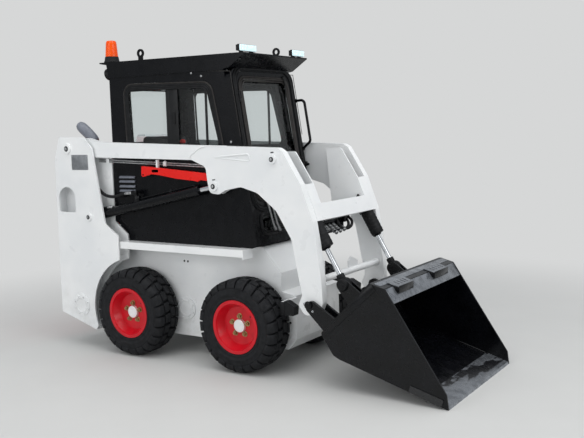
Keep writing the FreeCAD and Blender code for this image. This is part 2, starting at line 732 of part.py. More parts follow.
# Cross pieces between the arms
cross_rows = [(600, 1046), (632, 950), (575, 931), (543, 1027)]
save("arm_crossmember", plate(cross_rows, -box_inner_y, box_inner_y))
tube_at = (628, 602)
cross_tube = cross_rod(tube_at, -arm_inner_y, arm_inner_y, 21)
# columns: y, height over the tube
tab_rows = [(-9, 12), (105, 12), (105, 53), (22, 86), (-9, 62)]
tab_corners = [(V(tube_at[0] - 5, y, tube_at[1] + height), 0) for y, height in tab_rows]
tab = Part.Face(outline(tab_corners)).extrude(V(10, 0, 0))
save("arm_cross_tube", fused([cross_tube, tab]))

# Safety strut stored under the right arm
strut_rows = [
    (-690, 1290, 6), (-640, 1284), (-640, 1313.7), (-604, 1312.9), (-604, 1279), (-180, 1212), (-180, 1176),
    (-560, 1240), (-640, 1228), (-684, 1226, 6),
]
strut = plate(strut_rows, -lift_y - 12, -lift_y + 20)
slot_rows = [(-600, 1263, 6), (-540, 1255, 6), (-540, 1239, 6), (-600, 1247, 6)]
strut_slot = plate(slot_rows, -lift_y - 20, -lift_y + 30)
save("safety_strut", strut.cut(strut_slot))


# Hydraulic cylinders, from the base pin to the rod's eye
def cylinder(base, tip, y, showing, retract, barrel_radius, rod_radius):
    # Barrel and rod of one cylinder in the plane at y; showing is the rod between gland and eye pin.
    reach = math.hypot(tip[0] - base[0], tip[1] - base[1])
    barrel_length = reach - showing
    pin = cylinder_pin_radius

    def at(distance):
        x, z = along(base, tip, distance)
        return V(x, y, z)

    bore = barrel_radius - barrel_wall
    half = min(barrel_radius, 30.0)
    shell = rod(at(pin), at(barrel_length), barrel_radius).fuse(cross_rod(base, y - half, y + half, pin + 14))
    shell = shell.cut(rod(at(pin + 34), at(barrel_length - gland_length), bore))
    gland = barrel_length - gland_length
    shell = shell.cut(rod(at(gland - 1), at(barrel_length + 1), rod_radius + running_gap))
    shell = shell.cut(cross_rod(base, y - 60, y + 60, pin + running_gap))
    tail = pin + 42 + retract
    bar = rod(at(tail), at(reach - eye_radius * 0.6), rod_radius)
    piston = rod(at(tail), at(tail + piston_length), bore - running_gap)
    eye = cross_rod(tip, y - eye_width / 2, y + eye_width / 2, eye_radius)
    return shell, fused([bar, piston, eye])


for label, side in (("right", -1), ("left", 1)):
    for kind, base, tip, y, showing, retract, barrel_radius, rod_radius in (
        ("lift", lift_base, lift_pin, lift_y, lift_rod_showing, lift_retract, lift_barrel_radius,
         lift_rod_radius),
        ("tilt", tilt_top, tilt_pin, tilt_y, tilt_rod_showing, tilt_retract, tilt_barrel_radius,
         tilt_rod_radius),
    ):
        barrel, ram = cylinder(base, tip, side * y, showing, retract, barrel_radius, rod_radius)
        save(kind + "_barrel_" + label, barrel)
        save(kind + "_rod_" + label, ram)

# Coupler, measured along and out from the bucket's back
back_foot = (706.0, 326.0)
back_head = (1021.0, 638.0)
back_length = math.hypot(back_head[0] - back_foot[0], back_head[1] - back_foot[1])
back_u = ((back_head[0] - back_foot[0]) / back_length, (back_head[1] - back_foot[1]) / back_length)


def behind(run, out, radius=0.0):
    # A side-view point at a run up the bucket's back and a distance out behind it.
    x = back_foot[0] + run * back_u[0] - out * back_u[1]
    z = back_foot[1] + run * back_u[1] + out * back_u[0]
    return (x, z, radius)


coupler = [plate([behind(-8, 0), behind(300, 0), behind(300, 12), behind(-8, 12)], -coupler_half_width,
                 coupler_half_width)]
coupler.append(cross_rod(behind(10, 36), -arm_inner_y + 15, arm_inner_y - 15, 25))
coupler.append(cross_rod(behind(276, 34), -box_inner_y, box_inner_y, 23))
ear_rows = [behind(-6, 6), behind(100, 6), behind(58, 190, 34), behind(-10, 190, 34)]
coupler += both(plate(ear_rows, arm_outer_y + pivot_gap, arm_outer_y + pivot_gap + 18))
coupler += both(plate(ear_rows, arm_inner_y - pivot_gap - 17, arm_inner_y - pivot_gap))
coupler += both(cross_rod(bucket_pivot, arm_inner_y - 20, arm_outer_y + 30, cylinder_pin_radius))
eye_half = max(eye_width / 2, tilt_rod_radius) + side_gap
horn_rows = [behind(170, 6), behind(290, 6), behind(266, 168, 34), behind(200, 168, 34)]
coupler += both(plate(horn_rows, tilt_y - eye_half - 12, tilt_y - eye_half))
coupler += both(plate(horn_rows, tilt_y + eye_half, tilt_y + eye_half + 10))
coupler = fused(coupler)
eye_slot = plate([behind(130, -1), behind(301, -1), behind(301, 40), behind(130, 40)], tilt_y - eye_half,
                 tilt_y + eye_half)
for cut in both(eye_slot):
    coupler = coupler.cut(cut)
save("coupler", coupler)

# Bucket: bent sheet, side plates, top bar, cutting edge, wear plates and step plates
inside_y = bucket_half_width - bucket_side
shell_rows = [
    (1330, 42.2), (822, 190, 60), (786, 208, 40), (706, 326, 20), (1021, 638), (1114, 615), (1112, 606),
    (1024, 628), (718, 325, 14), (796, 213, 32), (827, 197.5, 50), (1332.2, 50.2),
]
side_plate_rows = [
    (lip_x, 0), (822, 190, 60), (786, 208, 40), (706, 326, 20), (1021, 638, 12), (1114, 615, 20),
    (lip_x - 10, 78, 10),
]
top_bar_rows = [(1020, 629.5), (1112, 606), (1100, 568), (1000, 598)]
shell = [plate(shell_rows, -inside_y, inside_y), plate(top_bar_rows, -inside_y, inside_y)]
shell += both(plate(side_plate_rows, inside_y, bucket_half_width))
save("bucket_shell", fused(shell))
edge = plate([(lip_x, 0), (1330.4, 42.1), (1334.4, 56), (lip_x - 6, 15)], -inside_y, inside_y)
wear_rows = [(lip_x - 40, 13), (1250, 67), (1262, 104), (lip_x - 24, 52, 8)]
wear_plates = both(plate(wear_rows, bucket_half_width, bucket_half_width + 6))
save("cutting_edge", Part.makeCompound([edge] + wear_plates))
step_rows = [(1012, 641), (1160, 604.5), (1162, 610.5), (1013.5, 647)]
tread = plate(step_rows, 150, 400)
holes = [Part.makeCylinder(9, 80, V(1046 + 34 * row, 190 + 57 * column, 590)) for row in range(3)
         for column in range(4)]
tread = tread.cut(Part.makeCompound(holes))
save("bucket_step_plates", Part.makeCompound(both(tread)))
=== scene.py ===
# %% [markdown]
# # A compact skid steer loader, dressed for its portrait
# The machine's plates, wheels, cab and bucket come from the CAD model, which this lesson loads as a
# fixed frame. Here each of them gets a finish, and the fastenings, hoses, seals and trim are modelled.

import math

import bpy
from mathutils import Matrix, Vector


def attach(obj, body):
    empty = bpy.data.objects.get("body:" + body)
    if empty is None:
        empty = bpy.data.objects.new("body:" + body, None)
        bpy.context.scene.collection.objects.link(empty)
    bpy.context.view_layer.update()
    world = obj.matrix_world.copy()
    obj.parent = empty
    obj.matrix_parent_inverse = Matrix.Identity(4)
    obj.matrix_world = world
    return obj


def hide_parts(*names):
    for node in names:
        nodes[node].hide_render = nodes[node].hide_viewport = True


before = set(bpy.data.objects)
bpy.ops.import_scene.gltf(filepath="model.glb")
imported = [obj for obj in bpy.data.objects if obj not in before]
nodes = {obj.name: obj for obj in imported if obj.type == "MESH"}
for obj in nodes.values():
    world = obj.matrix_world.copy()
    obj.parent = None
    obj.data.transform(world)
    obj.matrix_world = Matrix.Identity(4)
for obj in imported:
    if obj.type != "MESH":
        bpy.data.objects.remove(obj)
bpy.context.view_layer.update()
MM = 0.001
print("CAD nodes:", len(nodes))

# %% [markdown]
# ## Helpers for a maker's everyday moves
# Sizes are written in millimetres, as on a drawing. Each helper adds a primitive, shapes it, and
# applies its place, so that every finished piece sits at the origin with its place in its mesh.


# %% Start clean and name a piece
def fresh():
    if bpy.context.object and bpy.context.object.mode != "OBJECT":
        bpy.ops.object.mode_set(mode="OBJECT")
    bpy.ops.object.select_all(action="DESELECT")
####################
◆ **WHAT IS EXPECTED**
In the listing above, locate the line containing "Part.makeCompound([edge] + wear_plates))" and the line containing "bpy.data.objects.remove(obj)". Transcribe those two lines and everything between them, exactly as written.

◆ **REPLY**
save("cutting_edge", Part.makeCompound([edge] + wear_plates))
step_rows = [(1012, 641), (1160, 604.5), (1162, 610.5), (1013.5, 647)]
tread = plate(step_rows, 150, 400)
holes = [Part.makeCylinder(9, 80, V(1046 + 34 * row, 190 + 57 * column, 590)) for row in range(3)
         for column in range(4)]
tread = tread.cut(Part.makeCompound(holes))
save("bucket_step_plates", Part.makeCompound(both(tread)))
=== scene.py ===
# %% [markdown]
# # A compact skid steer loader, dressed for its portrait
# The machine's plates, wheels, cab and bucket come from the CAD model, which this lesson loads as a
# fixed frame. Here each of them gets a finish, and the fastenings, hoses, seals and trim are modelled.

import math

import bpy
from mathutils import Matrix, Vector


def attach(obj, body):
    empty = bpy.data.objects.get("body:" + body)
    if empty is None:
        empty = bpy.data.objects.new("body:" + body, None)
        bpy.context.scene.collection.objects.link(empty)
    bpy.context.view_layer.update()
    world = obj.matrix_world.copy()
    obj.parent = empty
    obj.matrix_parent_inverse = Matrix.Identity(4)
    obj.matrix_world = world
    return obj


def hide_parts(*names):
    for node in names:
        nodes[node].hide_render = nodes[node].hide_viewport = True


before = set(bpy.data.objects)
bpy.ops.import_scene.gltf(filepath="model.glb")
imported = [obj for obj in bpy.data.objects if obj not in before]
nodes = {obj.name: obj for obj in imported if obj.type == "MESH"}
for obj in nodes.values():
    world = obj.matrix_world.copy()
    obj.parent = None
    obj.data.transform(world)
    obj.matrix_world = Matrix.Identity(4)
for obj in imported:
    if obj.type != "MESH":
        bpy.data.objects.remove(obj)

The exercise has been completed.